[START]

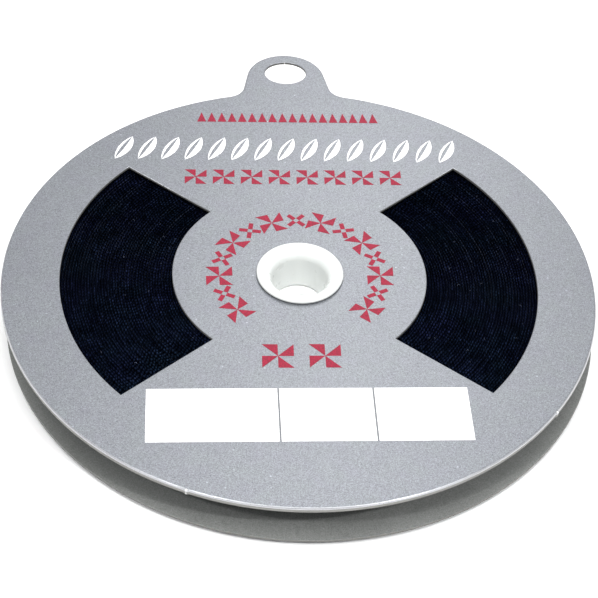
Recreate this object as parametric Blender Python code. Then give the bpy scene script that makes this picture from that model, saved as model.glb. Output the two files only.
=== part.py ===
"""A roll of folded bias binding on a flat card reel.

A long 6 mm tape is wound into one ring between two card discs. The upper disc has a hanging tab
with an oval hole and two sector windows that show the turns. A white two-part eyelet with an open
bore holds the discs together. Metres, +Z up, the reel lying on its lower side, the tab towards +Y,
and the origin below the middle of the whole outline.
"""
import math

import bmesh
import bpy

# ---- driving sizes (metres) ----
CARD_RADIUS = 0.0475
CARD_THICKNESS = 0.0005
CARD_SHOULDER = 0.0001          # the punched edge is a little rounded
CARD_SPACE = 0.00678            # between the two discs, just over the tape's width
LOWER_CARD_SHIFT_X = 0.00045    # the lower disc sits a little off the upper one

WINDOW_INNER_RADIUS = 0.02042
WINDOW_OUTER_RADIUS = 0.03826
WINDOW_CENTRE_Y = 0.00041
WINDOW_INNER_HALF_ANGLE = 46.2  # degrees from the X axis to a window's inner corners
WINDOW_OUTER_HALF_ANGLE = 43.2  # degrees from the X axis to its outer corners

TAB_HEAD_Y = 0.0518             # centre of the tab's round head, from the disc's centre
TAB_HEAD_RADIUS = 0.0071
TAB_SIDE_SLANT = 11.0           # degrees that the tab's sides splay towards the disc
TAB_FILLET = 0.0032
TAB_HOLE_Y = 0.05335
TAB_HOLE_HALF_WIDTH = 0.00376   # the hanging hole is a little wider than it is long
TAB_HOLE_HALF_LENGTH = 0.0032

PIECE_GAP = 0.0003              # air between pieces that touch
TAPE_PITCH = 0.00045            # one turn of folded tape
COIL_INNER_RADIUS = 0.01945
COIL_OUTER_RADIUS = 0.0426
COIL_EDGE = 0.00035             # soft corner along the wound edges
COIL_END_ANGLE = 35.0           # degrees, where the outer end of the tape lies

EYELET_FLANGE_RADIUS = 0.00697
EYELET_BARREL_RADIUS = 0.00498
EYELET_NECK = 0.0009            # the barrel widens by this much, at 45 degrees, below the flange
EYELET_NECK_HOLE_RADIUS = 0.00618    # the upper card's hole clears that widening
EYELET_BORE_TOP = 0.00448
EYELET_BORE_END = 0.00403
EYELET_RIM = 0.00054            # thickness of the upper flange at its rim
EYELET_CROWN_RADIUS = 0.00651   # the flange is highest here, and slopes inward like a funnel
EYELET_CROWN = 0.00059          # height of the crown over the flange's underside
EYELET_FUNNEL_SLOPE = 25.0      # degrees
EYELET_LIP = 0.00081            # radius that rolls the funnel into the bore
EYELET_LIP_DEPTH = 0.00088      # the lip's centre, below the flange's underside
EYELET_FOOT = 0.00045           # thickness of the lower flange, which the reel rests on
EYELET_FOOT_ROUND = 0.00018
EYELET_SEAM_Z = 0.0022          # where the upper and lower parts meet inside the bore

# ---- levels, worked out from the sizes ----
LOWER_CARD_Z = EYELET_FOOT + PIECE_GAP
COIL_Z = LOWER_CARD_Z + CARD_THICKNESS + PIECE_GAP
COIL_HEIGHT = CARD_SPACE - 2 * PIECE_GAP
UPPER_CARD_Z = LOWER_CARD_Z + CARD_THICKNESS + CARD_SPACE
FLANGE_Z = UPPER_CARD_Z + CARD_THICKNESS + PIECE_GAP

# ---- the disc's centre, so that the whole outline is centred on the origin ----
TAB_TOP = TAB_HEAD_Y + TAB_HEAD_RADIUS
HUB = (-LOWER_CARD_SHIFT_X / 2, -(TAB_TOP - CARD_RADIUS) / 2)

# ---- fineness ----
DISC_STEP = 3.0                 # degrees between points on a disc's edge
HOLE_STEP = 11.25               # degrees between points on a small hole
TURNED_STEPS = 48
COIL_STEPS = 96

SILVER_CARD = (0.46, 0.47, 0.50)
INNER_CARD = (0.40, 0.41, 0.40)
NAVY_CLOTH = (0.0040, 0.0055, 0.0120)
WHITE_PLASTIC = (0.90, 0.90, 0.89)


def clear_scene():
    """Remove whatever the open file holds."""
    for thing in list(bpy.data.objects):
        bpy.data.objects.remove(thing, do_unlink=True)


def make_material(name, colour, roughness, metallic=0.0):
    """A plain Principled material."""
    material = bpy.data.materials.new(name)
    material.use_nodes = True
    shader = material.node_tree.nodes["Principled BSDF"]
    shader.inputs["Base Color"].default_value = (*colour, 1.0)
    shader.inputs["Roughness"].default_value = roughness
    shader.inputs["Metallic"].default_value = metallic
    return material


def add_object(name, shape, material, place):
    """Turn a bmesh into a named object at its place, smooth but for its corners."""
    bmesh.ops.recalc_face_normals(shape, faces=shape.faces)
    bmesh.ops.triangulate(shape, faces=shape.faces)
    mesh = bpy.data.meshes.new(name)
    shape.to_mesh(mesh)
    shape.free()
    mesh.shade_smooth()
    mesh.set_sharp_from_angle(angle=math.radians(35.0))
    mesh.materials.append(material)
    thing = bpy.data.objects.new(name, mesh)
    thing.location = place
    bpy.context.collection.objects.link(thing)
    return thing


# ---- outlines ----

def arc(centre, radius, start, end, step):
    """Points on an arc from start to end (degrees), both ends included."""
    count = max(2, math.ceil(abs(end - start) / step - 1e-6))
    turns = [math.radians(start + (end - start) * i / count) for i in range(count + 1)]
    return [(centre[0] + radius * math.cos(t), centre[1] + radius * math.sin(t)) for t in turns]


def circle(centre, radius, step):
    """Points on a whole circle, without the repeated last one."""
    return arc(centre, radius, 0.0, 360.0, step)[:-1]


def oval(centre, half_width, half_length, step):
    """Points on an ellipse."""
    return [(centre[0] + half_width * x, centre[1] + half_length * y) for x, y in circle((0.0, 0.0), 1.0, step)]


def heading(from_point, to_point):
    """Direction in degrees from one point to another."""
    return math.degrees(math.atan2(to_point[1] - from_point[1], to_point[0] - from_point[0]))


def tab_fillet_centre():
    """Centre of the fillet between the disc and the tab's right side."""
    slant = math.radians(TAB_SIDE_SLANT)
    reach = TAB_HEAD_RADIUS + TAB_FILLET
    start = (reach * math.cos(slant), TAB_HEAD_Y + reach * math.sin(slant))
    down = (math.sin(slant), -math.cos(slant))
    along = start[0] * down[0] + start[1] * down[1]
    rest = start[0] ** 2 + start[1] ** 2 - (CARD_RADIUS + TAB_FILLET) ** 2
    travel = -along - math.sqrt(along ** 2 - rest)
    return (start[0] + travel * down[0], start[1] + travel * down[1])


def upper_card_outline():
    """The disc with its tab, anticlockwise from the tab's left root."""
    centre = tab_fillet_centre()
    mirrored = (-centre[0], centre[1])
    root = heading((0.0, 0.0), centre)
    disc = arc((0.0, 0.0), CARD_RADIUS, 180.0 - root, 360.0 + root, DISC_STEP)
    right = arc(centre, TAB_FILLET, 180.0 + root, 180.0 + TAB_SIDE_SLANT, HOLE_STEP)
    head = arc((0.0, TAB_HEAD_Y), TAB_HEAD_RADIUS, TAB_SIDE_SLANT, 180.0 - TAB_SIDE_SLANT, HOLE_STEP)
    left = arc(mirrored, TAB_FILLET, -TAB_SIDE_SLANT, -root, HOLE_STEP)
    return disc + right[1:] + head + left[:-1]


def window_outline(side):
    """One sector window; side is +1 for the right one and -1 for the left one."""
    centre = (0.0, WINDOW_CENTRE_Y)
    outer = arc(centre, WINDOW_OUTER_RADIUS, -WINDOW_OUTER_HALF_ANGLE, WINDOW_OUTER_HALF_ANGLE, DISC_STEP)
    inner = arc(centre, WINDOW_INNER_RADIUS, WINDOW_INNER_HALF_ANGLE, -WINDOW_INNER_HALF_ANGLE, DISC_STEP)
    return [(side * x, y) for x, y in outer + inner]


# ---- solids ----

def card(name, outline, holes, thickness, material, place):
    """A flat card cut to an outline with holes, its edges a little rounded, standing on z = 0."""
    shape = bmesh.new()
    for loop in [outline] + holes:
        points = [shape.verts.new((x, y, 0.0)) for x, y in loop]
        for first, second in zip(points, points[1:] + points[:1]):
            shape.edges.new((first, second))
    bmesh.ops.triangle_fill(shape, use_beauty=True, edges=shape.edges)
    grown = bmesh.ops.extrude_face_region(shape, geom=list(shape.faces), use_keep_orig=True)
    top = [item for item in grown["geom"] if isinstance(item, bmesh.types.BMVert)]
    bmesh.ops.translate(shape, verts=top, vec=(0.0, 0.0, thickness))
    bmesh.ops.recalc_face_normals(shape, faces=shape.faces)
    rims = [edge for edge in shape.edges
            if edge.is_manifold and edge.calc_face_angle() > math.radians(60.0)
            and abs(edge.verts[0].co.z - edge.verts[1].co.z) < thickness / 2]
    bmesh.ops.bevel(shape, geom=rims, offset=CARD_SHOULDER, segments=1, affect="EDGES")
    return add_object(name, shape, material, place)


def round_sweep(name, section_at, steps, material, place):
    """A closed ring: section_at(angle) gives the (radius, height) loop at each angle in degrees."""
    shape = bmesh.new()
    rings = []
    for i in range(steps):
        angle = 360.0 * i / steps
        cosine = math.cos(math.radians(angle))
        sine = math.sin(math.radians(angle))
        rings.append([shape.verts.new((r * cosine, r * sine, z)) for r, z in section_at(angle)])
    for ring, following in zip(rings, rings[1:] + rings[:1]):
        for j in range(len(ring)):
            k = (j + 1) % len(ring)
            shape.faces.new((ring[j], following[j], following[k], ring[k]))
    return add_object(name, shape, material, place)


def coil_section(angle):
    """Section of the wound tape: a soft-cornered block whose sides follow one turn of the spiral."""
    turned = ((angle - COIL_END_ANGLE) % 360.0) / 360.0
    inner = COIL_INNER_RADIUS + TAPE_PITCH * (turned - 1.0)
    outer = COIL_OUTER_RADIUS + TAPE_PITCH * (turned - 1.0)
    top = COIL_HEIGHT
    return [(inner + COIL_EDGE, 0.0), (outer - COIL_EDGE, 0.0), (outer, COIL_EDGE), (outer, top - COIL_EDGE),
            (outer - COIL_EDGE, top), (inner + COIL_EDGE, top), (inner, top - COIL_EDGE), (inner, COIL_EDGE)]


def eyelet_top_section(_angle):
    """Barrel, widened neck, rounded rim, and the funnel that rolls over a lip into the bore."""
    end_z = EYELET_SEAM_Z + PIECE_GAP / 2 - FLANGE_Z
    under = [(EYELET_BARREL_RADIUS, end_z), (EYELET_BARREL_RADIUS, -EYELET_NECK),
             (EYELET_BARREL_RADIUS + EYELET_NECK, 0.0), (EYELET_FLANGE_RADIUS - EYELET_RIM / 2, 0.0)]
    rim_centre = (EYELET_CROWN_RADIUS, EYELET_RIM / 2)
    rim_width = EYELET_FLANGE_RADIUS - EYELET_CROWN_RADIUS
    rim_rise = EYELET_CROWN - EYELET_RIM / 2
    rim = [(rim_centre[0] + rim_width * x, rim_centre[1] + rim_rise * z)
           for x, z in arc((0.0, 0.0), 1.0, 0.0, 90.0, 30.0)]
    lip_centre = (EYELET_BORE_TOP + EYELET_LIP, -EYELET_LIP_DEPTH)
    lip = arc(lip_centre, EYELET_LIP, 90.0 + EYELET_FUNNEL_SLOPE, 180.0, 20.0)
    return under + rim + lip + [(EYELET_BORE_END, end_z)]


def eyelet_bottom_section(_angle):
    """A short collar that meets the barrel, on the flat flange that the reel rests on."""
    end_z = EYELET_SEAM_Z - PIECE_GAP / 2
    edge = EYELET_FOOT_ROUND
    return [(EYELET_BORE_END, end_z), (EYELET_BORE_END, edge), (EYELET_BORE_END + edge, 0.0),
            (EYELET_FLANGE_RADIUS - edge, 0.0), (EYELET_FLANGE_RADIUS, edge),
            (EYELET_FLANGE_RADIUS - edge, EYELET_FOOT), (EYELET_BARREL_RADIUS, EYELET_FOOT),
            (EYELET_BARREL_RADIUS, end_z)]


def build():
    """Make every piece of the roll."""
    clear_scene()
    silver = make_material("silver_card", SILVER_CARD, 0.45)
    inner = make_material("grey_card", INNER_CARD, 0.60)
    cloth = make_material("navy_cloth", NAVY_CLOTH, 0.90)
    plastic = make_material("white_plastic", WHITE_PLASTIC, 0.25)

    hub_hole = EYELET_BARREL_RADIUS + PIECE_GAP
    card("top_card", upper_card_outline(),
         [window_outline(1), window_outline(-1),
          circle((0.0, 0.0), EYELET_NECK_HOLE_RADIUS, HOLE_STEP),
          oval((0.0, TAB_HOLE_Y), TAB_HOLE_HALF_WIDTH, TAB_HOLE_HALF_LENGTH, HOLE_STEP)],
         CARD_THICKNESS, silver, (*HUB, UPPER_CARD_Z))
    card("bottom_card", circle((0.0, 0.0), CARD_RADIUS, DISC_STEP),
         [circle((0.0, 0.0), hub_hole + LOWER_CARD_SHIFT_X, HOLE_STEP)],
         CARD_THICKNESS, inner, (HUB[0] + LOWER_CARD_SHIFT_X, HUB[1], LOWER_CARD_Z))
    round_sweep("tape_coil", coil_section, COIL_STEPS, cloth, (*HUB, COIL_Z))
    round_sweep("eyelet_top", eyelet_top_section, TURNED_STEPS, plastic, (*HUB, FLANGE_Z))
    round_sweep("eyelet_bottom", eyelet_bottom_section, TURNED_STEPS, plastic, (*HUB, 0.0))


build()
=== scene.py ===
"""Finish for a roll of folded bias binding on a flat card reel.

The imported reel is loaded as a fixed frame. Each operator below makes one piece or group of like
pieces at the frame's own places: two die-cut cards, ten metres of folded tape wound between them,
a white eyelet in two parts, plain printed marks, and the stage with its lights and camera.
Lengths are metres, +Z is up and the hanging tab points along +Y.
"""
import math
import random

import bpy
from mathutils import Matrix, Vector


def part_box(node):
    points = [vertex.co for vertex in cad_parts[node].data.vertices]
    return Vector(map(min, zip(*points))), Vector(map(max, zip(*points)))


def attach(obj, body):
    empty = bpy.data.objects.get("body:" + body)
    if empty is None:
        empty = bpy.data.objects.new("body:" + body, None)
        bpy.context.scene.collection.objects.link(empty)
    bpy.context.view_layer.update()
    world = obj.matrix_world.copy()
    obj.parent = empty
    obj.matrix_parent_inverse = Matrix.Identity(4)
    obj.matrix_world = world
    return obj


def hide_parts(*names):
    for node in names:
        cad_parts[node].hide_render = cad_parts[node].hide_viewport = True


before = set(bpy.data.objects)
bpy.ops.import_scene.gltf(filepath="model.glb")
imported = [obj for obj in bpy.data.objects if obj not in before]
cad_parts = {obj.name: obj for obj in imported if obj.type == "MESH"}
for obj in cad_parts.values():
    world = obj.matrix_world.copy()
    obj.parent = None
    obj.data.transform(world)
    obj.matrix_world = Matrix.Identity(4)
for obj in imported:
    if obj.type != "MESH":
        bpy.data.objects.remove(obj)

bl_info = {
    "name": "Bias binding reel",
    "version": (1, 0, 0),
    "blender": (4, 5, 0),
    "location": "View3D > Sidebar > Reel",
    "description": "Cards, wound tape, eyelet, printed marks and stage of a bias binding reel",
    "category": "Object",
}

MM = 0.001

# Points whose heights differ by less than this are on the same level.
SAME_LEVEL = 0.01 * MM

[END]

WORK REQUIRED.
Return only the lines from the beginning of the material up to and including the line with "WINDOW_OUTER_HALF_ANGLE = 43.2", exactly as written.

RESPONSE.
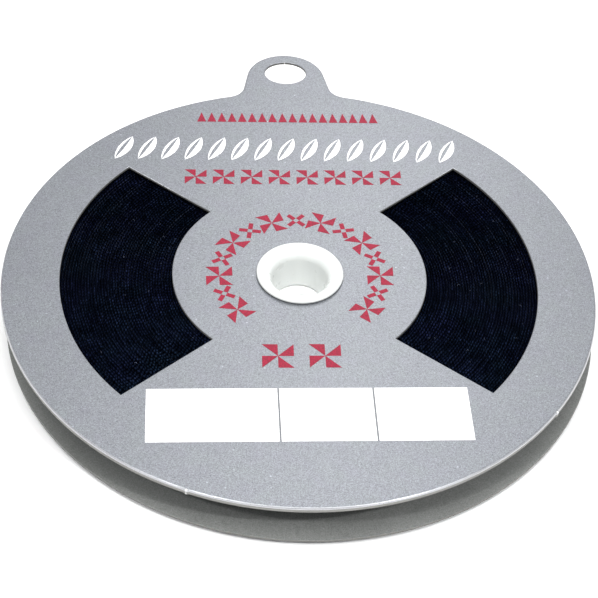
Recreate this object as parametric Blender Python code. Then give the bpy scene script that makes this picture from that model, saved as model.glb. Output the two files only.
=== part.py ===
"""A roll of folded bias binding on a flat card reel.

A long 6 mm tape is wound into one ring between two card discs. The upper disc has a hanging tab
with an oval hole and two sector windows that show the turns. A white two-part eyelet with an open
bore holds the discs together. Metres, +Z up, the reel lying on its lower side, the tab towards +Y,
and the origin below the middle of the whole outline.
"""
import math

import bmesh
import bpy

# ---- driving sizes (metres) ----
CARD_RADIUS = 0.0475
CARD_THICKNESS = 0.0005
CARD_SHOULDER = 0.0001          # the punched edge is a little rounded
CARD_SPACE = 0.00678            # between the two discs, just over the tape's width
LOWER_CARD_SHIFT_X = 0.00045    # the lower disc sits a little off the upper one

WINDOW_INNER_RADIUS = 0.02042
WINDOW_OUTER_RADIUS = 0.03826
WINDOW_CENTRE_Y = 0.00041
WINDOW_INNER_HALF_ANGLE = 46.2  # degrees from the X axis to a window's inner corners
WINDOW_OUTER_HALF_ANGLE = 43.2  # degrees from the X axis to its outer corners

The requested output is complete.